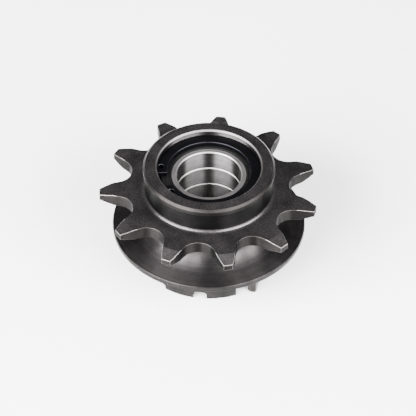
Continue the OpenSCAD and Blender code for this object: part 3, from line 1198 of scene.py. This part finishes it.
@dataclass
class Ratchet:
    """The three pawls and their leaf springs, in millimetres."""

    body: DriverBody
    heel_r: float = 1.5
    rest: float = 70.2
    length: float = 7.15
    top: float = 0.4
    under: float = 1.64
    end_gap: float = 0.1
    edge: float = 0.15
    heel_start: float = 0.88
    heel_end: float = 44.0
    back_start: float = 0.4
    tip_corner: float = 0.2
    tip_fall: float = 0.87
    nose: float = 0.31
    nose_fall: float = 1.72
    nose_lean: float = 0.24
    leaf_t: float = 0.18
    leaf_w: float = 5.0
    leaf_tail: float = 3.6
    leaf_bend: float = 10.4
    leaf_gap: float = 0.05
    leaf_reach: float = 5.0
    leaf_inside: float = 0.06
    leaf_up: float = 0.75

    def pawl_outline(self) -> list[Point]:
        """Plan of a pawl with its pivot at the origin and its blade along +X.

        Returns:
            Its outline.
        """
        heel, nose, long = self.heel_r, self.nose, self.length
        start = math.degrees(math.asin(self.heel_start))
        return [
            *arc((0, 0), heel, 360 - start, self.heel_end, 22),
            (heel + self.back_start, self.top),
            (long - self.tip_corner, self.top),
            (long, self.top - self.tip_fall),
            (long - nose, self.top - self.nose_fall),
            (long - nose - self.nose_lean, -self.under),
        ]

    def pawl(self, k: int, paint: Paint) -> bpy.types.Object:
        """Cuts one pawl and stands it in its pocket.

        Args:
            k: its number, from 1.
            paint: hands out the materials.

        Returns:
            The pawl.
        """
        b = self.body
        bm = bmesh.new()
        prism(bm, self.pawl_outline(), b.low + self.end_gap, b.flange_low - self.end_gap)
        where = b.pivot_turn + b.step * (k - 1)
        swing(bm, bm.verts, math.radians(where - self.rest))
        bmesh.ops.translate(bm, vec=turn(b.pivot_r, where), verts=bm.verts)
        pawl = add_object(f"ground_pawl_{k}", bm)
        paint.dress(pawl, Finish.PAWL)
        break_edges(pawl, self.edge, 0)
        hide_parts(f"pawl_{k}")
        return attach(pawl, f"pawl_{k}")

    def leaf_path(self) -> list[Vector]:
        """Middle line of the first leaf spring: floor leg, hairpin bend and free leg.

        Returns:
            Its points, from the fixed end.
        """
        b = self.body
        middle = b.pocket_floor_r + self.leaf_gap + self.leaf_t / 2
        first = b.pocket_start - self.leaf_tail
        last = b.pocket_end - self.leaf_bend
        bend_r = self.leaf_t / 2 + self.leaf_inside
        floor = [turn(middle, first + (last - first) * i / 8) for i in range(9)]
        hub = turn(middle + bend_r, last)
        bend = [hub + turn(bend_r, last + 180 - 180 * i / 6) for i in range(1, 7)]
        blade = b.pivot_turn - self.rest
        depth = self.under + self.leaf_gap + self.leaf_t / 2
        press = turn(b.pivot_r, b.pivot_turn) + turn(self.leaf_reach, blade)
        press += turn(depth, blade - 90)
        leg = [bend[-1].lerp(press, i / 8) for i in range(1, 9)]
        return floor + bend + leg

    def leaf(self, k: int, paint: Paint) -> bpy.types.Object:
        """Bends one leaf spring out of strip, fixed in the lug and free at the pawl.

        Its floor leg lies on the pocket's floor; the spring is joined to no body, so the free leg
        does not follow the pawl.

        Args:
            k: its number, from 1.
            paint: hands out the materials.

        Returns:
            The spring.
        """
        b = self.body
        low = b.low + self.leaf_up
        spin = Matrix.Rotation(math.radians(b.step * (k - 1)), 3, "Z")
        path = [spin @ p for p in self.leaf_path()]
        bm = bmesh.new()
        verts = [bm.verts.new((p.x, p.y, low)) for p in path]
        edges = [bm.edges.new(pair) for pair in zip(verts, verts[1:])]
        made = bmesh.ops.extrude_edge_only(bm, edges=edges)
        top = [v for v in made["geom"] if isinstance(v, bmesh.types.BMVert)]
        bmesh.ops.translate(bm, vec=(0, 0, self.leaf_w), verts=top)
        leaf = add_object(f"strip_spring_{k}", bm)
        step = leaf.modifiers.new("strip", "SOLIDIFY")
        step.thickness = self.leaf_t * MM
        step.offset = 0
        paint.dress(leaf, Finish.LEAF)
        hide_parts(f"pawl_spring_{k}")
        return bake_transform(leaf)

    def build(self, paint: Paint) -> list[bpy.types.Object]:
        """Makes all pawls and springs.

        Args:
            paint: hands out the materials.

        Returns:
            All of them.
        """
        made = []
        for k in range(1, self.body.pawls + 1):
            made += [self.pawl(k, paint), self.leaf(k, paint)]
        return made


@dataclass(frozen=True)
class SoftBox:
    """A soft box that faces the object, in millimetres and watts."""

    name: str
    place: tuple[float, float, float]
    size: Point
    power: float

    def hang(self) -> None:
        """Hangs the lamp and turns it to the object."""
        data = bpy.data.lights.new(self.name, "AREA")
        data.shape = "RECTANGLE"
        data.size, data.size_y = self.size[0] * MM, self.size[1] * MM
        data.energy = self.power
        lamp = bpy.data.objects.new(self.name, data)
        place = Vector(self.place) * MM
        aim = (-place).to_track_quat("-Z", "Y")
        lamp.matrix_world = Matrix.Translation(place) @ aim.to_matrix().to_4x4()
        bpy.context.scene.collection.objects.link(lamp)


@dataclass
class Studio:
    """Camera, floor and lights, in millimetres and degrees."""

    elevation: float = 43.63
    roll: float = 0.24
    distance: float = 811.4
    aside: float = 0.21
    above: float = 3.71
    lens: float = 302.9
    sensor: float = 36.0
    floor_size: float = 4000.0
    clip_near: float = 50.0
    clip_far: float = 20000.0
    floor_colour: str = "#fbfbfb"
    fill: float = 0.25
    lamps: tuple[SoftBox, ...] = (
        SoftBox("left_softbox", (-400, -335, 300), (600, 420), 37.0),
        SoftBox("right_softbox", (400, -335, 300), (600, 420), 24.0),
        SoftBox("top_softbox", (0, 230, 680), (420, 260), 0.95),
    )

    def camera(self) -> None:
        """Places the camera where the photograph was taken from."""
        e, r = math.radians(self.elevation), math.radians(self.roll)
        back = Vector((0, -math.cos(e), math.sin(e)))
        right, up = Vector((1, 0, 0)), Vector((0, math.sin(e), math.cos(e)))
        side = math.cos(r) * right + math.sin(r) * up
        head = -math.sin(r) * right + math.cos(r) * up
        spot = (back * self.distance - side * self.aside - head * self.above) * MM
        data = bpy.data.cameras.new("photo_camera")
        data.lens = self.lens
        data.sensor_width = self.sensor
        data.clip_start, data.clip_end = self.clip_near * MM, self.clip_far * MM
        camera = bpy.data.objects.new("photo_camera", data)
        frame = Matrix((side, head, back)).transposed().to_4x4()
        camera.matrix_world = Matrix.Translation(spot) @ frame
        bpy.context.scene.collection.objects.link(camera)
        bpy.context.scene.camera = camera

    def floor(self, low: float) -> bpy.types.Object:
        """Lays a pale floor under the object.

        Args:
            low: its height in millimetres.

        Returns:
            The floor.
        """
        bm = bmesh.new()
        bmesh.ops.create_grid(bm, x_segments=1, y_segments=1, size=self.floor_size / 2)
        bmesh.ops.translate(bm, vec=(0, 0, low), verts=bm.verts)
        floor = add_object("floor", bm)
        n = Nodes("pale_floor")
        n.shade(Base_Color=linear(self.floor_colour), Roughness=0.9)
        floor.data.materials.append(n.material)
        return floor

    def build(self, low: float) -> None:
        """Sets up the whole studio.

        Args:
            low: the floor's height in millimetres.
        """
        self.camera()
        self.floor(low)
        world = bpy.data.worlds.new("studio")
        bpy.context.scene.world = world
        world.use_nodes = True
        backdrop = world.node_tree.nodes["Background"]
        backdrop.inputs["Color"].default_value = (1, 1, 1, 1)
        backdrop.inputs["Strength"].default_value = self.fill
        for lamp in self.lamps:
            lamp.hang()


def main() -> None:
    """Builds the pieces in order and reports each."""
    logging.basicConfig(level=logging.INFO, format="%(name)s: %(message)s")
    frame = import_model()
    nodes = frame["nodes"]
    paint = Paint()
    body = DriverBody()
    Studio().build(body.low)
    made = [body.build(paint), RetainingRing().build(paint), Spacer().build(paint)]
    for name, middle in BEARINGS:
        made += Bearing(name, middle).build(paint, nodes)
    made += Ratchet(body).build(paint)
    for piece in made:
        log.info("%s: %d vertices", piece.name, len(piece.data.vertices))


if __name__ == "__main__":
    main()
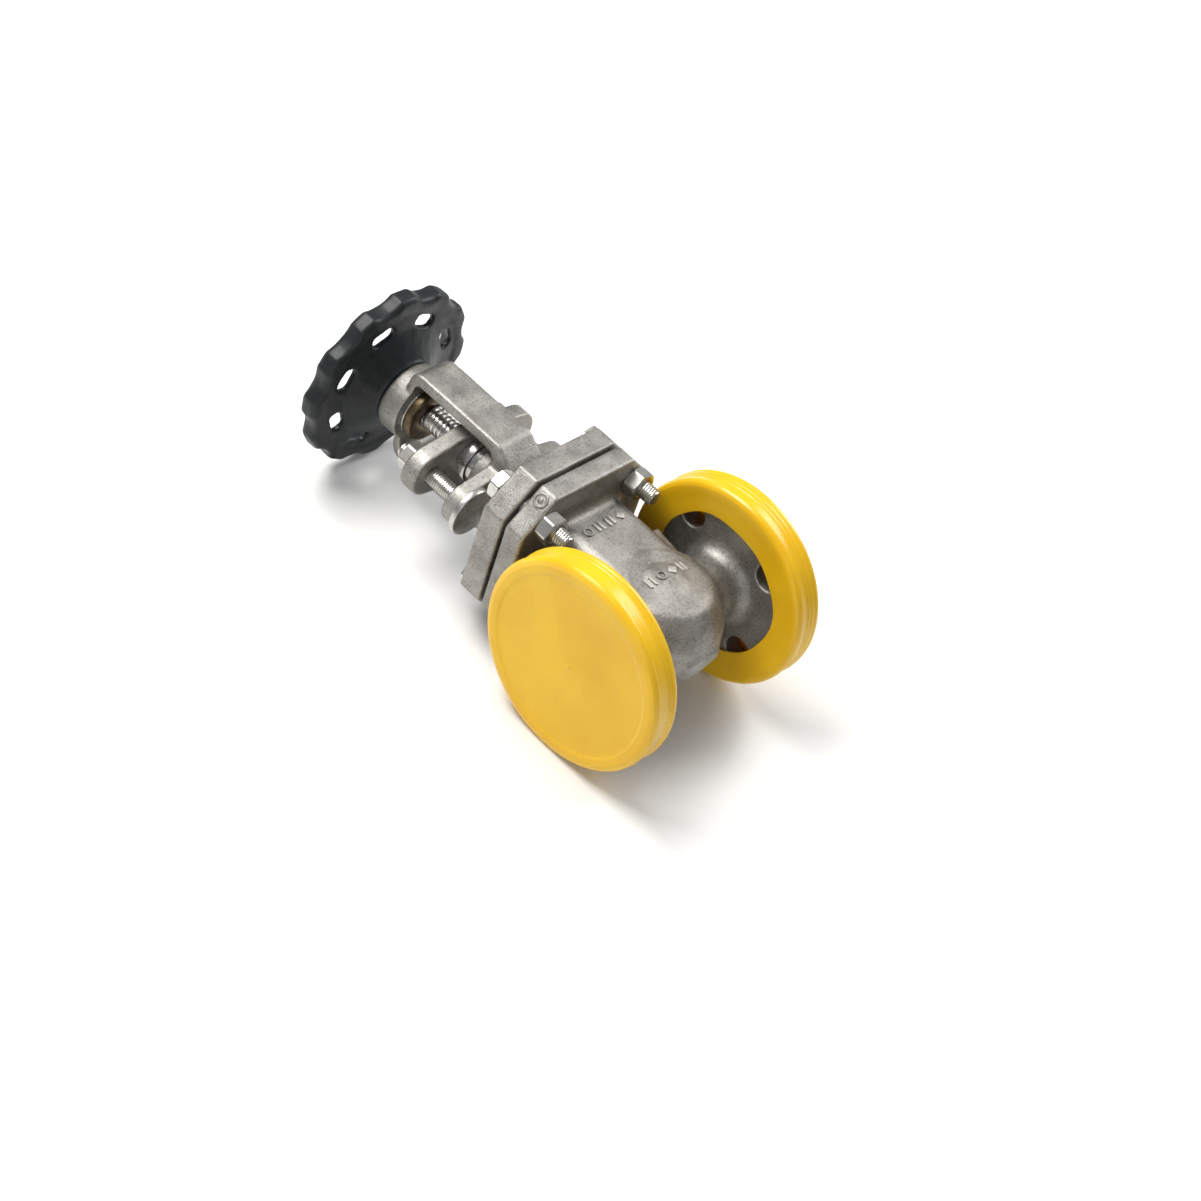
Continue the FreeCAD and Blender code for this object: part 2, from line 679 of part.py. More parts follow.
def make_cap(side):
    """Pull-on flange cap: flat face with a raised border, a beaded skirt and a lip behind the flange."""
    face_in = half_length + cap_gap
    face_out = face_in + cap_face_thick
    border = face_out + cap_border_high
    lip_front = flange_back - cap_gap
    lip_back = lip_front - cap_lip_thick
    bead = cap_bead_wide
    profile = [(0, face_in), (cap_inner_r - 1, face_in), (cap_inner_r, face_in - 1), (cap_inner_r, lip_front),
               (cap_lip_inner_r, lip_front), (cap_lip_inner_r, lip_back), (cap_outer_r - 1, lip_back),
               (cap_bead_r, lip_back + 1), (cap_bead_r, lip_back + bead - 1), (cap_outer_r, lip_back + bead),
               (cap_outer_r, border - bead), (cap_bead_r, border - bead + 1), (cap_bead_r, border - 1.5),
               (cap_bead_r - 1.5, border), (cap_border_r + 1, border), (cap_border_r, face_out),
               (0, face_out)]
    cap = spin_x(profile)
    return cap if side > 0 else mirrored_x(cap)


# ---- write everything ----------------------------------------------------------------------------------

os.makedirs("parts", exist_ok=True)
save("body", make_body())
save("inlet_seat_ring", make_seat(1))
save("outlet_seat_ring", make_seat(-1))
save("gate", make_gate())
save("stem", make_stem())
save("bonnet_gasket", make_gasket())
save("bonnet", make_bonnet())
save("back_seat_bushing", make_back_seat_bushing())
for number in range(packing_rings):
    save("packing_ring_" + str(number + 1), make_packing_ring(number))
save("bonnet_bolts", *[joint_bolt(x, y) for x, y in corners_of(joint_bolt_offset)])
save("bonnet_nuts", *[nut(x, y, body_plate_low - nut_high) for x, y in corners_of(joint_bolt_offset)])
save("gland", make_gland())
save("gland_flange", make_gland_flange())
save("gland_bolts", gland_bolt(1), gland_bolt(-1))
save("gland_nuts", *[nut(side * gland_bolt_offset, 0, gland_flange_top) for side in (1, -1)])
save("thrust_washer", make_thrust_washer())
save("yoke_sleeve", make_yoke_sleeve())
save("handwheel_key", make_key())
save("handwheel", make_handwheel())
save("handwheel_nut", make_handwheel_nut())
save("inlet_cap", make_cap(1))
save("outlet_cap", make_cap(-1))
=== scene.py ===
# %% [markdown]
# # A small flanged gate valve with capped ends
#
# This lesson dresses an engineering model of a forged steel gate valve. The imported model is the
# frame: it says where every part is and which body it moves with. Blender adds the looks, which are
# soft forged edges, real screw threads, hexagons with turned corners, moulded caps and a finish for
# every metal.

# %% Load the frame
import math
import bmesh
import bpy
from mathutils import Matrix, Vector, noise


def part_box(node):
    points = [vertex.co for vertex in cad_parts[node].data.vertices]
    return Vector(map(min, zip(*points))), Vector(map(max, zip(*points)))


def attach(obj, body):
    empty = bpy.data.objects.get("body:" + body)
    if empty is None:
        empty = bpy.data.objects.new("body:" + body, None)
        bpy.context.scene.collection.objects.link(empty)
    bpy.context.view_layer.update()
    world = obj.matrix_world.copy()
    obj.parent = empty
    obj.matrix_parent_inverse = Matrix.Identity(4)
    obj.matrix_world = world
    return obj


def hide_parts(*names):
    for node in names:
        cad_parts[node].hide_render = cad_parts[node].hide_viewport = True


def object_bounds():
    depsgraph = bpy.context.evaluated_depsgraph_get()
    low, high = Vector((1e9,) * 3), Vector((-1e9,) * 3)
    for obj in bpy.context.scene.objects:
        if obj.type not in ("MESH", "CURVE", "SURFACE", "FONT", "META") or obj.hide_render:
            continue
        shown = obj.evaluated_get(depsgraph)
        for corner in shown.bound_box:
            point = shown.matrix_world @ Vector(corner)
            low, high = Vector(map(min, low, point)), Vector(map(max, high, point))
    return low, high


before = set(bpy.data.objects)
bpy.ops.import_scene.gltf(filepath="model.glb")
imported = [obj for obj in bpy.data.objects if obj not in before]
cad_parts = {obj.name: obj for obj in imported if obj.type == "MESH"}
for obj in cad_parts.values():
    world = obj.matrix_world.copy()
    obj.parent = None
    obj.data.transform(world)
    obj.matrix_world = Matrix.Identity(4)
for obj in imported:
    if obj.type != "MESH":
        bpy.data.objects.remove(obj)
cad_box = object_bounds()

print("box of the whole valve:", [tuple(round(v, 4) for v in corner) for corner in cad_box])

# %% [markdown]
# ## Two ways up
#
# The valve lies on its side on the rims of its caps, but a fitter thinks of it standing up, with
# the stem vertical. Every new piece is therefore drawn upright, in millimetres, with the origin
# where the stem's axis crosses the bore: z runs up the stem and x out of the inlet. One matrix lays
# a finished piece down in its place. Its two offsets come from the frame, so that the pieces follow
# the model.

# %% The matrix that lays a piece down
MM = 0.001
cap_low, cap_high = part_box("outlet_cap")
bore_middle = (cap_low + cap_high) / 2
LAY_DOWN = Matrix(((-MM, 0, 0, 0), (0, 0, MM, bore_middle.y), (0, MM, 0, bore_middle.z), (0, 0, 0, 1)))
STAND_UP = LAY_DOWN.inverted()


def extent(node):
    """Lowest and highest corner of a part, upright and in millimetres."""
    a, b = (STAND_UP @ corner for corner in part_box(node))
    return Vector(map(min, a, b)), Vector(map(max, a, b))


wheel_low, wheel_high = extent("handwheel")
print("handwheel from", round(wheel_low.z, 1), "to", round(wheel_high.z, 1), "mm above the bore")

# %% [markdown]
# ## Paint mixing
#
# A material is a small network of nodes. Written out link by link it is hard to read, so two
# helpers do the wiring. A Signal is one output socket, and ordinary arithmetic on it adds Math
# nodes. A Finish is one material, and its one method, node, adds a node of any type with its
# settings and its inputs.


# %% Signals and finishes
class Signal:
    """An output socket that takes part in ordinary arithmetic."""

    def __init__(self, finish, socket):
        self.finish = finish
        self.socket = socket

    def math(self, operation, a, b):
        return self.finish.node("ShaderNodeMath", {"operation": operation}, {0: a, 1: b})

    def __add__(self, other):
        return self.math("ADD", self, other)

    def __radd__(self, other):
        return self.math("ADD", other, self)

    def __mul__(self, other):
        return self.math("MULTIPLY", self, other)

    def __rmul__(self, other):
        return self.math("MULTIPLY", other, self)


class Finish:
    """One material, built round a Principled shader."""

    def __init__(self, name, **constants):
        self.material = bpy.data.materials.new(name)
        self.material.use_nodes = True
        self.tree = self.material.node_tree
        self.shader = self.tree.nodes["Principled BSDF"]
        for socket, value in constants.items():
            self.shader.inputs[socket.replace("_", " ")].default_value = value
        self.place = self.node("ShaderNodeTexCoord", {}, {}, "Object")

    def node(self, kind, settings, inputs, out=0):
        """Add a node: first its settings, then the values or links of its inputs.  Returns one output."""
        made = self.tree.nodes.new(kind)
        for key, value in settings.items():
            setattr(made, key, value)
        for key, value in inputs.items():
            if isinstance(value, Signal):
                self.tree.links.new(value.socket, made.inputs[key])
            else:
                made.inputs[key].default_value = value
        return Signal(self, made.outputs[out])

    def grain(self, size, detail=3.0, rough=0.55):
        """Noise whose lumps are about this many millimetres across."""
        return self.node("ShaderNodeTexNoise", {}, {"Vector": self.place, "Scale": 1 / (size * MM),
                                                    "Detail": detail, "Roughness": rough})

    def between(self, signal, low, high):
        """Stretch a signal so that low becomes 0 and high becomes 1."""
        return self.node("ShaderNodeMapRange", {}, {0: signal, 1: low, 2: high, 3: 0.0, 4: 1.0})

    def mix(self, factor, a, b):
        """Blend of two colours."""
        a, b = (c if isinstance(c, Signal) else (*c, 1.0) for c in (a, b))
        return self.node("ShaderNodeMix", {"data_type": "RGBA"}, {0: factor, 6: a, 7: b}, 2)

    def edges(self, low, high):
        """Pointiness stretched so that low becomes 0 and high becomes 1: 1 on outer edges and corners,
        which get rubbed, when high is above low, and 1 in hollows and creases when low is above high.
        """
        worn = self.node("ShaderNodeNewGeometry", {}, {}, "Pointiness")
        return self.between(worn, low, high)

    def relief(self, *layers):
        """Bump from (height signal, depth in millimetres) layers, one on top of the other."""
        normal = None
        for height, depth in layers:
            inputs = {"Height": height, "Distance": depth * MM, "Strength": 1.0}
            if normal:
                inputs["Normal"] = normal
            normal = self.node("ShaderNodeBump", {}, inputs)
        self.feed(Normal=normal)

    def feed(self, **signals):
        for socket, signal in signals.items():
            self.tree.links.new(signal.socket, self.shader.inputs[socket.replace("_", " ")])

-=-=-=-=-

**Task**.
Print the material above verbatim, first line through the line containing "in its pocket.", both included.

**Expected output**.
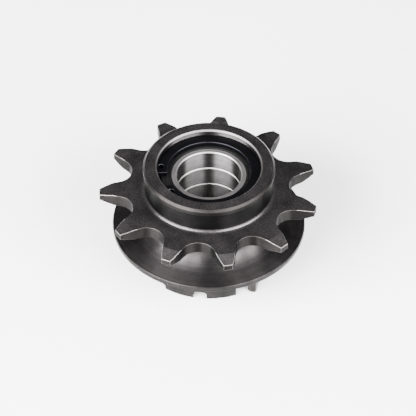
Continue the OpenSCAD and Blender code for this object: part 3, from line 1198 of scene.py. This part finishes it.
@dataclass
class Ratchet:
    """The three pawls and their leaf springs, in millimetres."""

    body: DriverBody
    heel_r: float = 1.5
    rest: float = 70.2
    length: float = 7.15
    top: float = 0.4
    under: float = 1.64
    end_gap: float = 0.1
    edge: float = 0.15
    heel_start: float = 0.88
    heel_end: float = 44.0
    back_start: float = 0.4
    tip_corner: float = 0.2
    tip_fall: float = 0.87
    nose: float = 0.31
    nose_fall: float = 1.72
    nose_lean: float = 0.24
    leaf_t: float = 0.18
    leaf_w: float = 5.0
    leaf_tail: float = 3.6
    leaf_bend: float = 10.4
    leaf_gap: float = 0.05
    leaf_reach: float = 5.0
    leaf_inside: float = 0.06
    leaf_up: float = 0.75

    def pawl_outline(self) -> list[Point]:
        """Plan of a pawl with its pivot at the origin and its blade along +X.

        Returns:
            Its outline.
        """
        heel, nose, long = self.heel_r, self.nose, self.length
        start = math.degrees(math.asin(self.heel_start))
        return [
            *arc((0, 0), heel, 360 - start, self.heel_end, 22),
            (heel + self.back_start, self.top),
            (long - self.tip_corner, self.top),
            (long, self.top - self.tip_fall),
            (long - nose, self.top - self.nose_fall),
            (long - nose - self.nose_lean, -self.under),
        ]

    def pawl(self, k: int, paint: Paint) -> bpy.types.Object:
        """Cuts one pawl and stands it in its pocket.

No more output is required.